However, helpers to construct valid functions are provided. For example, the functions
mean_constant()
and cov_exponential()
create a simple constant
mean, and a separable gamma-exponential covariance function. Only the
parameters must be provided:
mean_GP = mean_constant(mean=0.0)
cov_GP = cov_exponential(sigma=10.0, # standard deviation of GP
l_spatial=1.5, # spatial correlation length
l_temporal=Minute(15), # temporal correlation length
gamma=1.0) # exponent for smoothness. Must be in [0, 2].

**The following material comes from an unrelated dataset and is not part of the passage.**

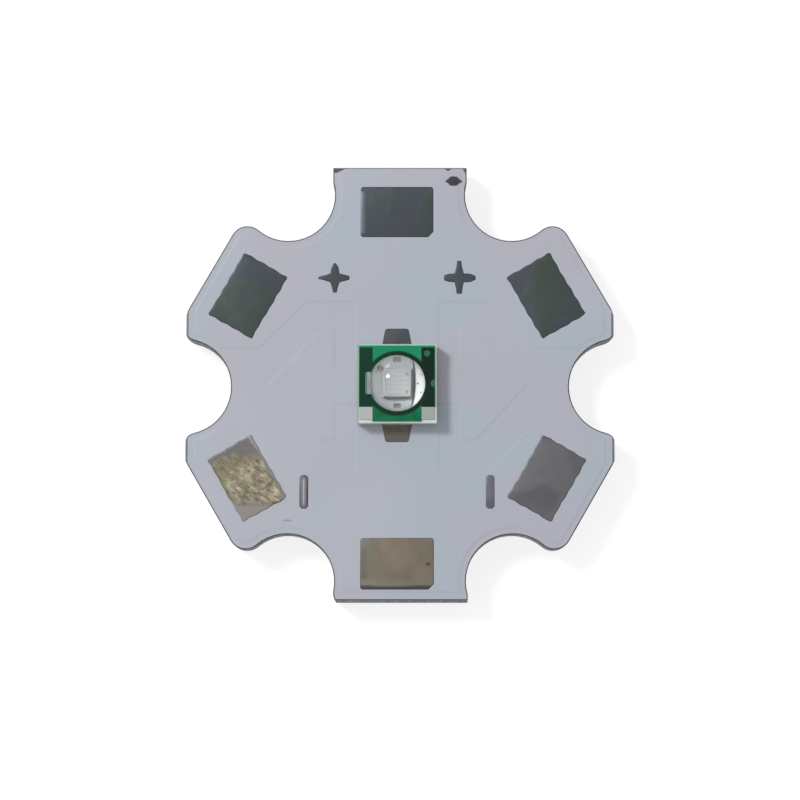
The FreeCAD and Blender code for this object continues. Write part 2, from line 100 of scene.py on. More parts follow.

For every signal information of the sensor that provided it and its
location must be given. For example, lets assume that we have a
reading of 10 mm/h rain intensity of a sensor of type sensor_gauge
as
defines above. The measurements was taken at 2014-10-30 13:00:00 and
the sensor is located at coordinates (2, 4). Then, the corresponding Signal
object is constructed as:
s1 = Signal(10.0, sensor_gauge, Coor(2, 4, DateTime(2014, 10, 30, 13, 00, 00)))
Often several sensors of the same type are installed at different locations. We define another Signal
with 6.5 mm/h:
s2 = Signal(6.5, sensor_gauge, Coor(3.5, 1.1, DateTime(2014, 10, 30, 13, 00, 25)))
For the purpose of demonstration lets additionally define some binary signals:
s3 = Signal("wet", sensor_gauge_binary, Coor(1.5, 1.6, DateTime(2014, 10, 30, 12, 59, 40)))
s4 = Signal("wet", sensor_gauge_binary, Coor(5.4, 2.7, DateTime(2014, 10, 30, 13, 00, 00)))
s5 = Signal("dry", sensor_gauge_binary, Coor(3.0, 4.5, DateTime(2014, 10, 30, 13, 00, 05)))
(Of course, in a real application such Sensor
objects would be created programmatically.)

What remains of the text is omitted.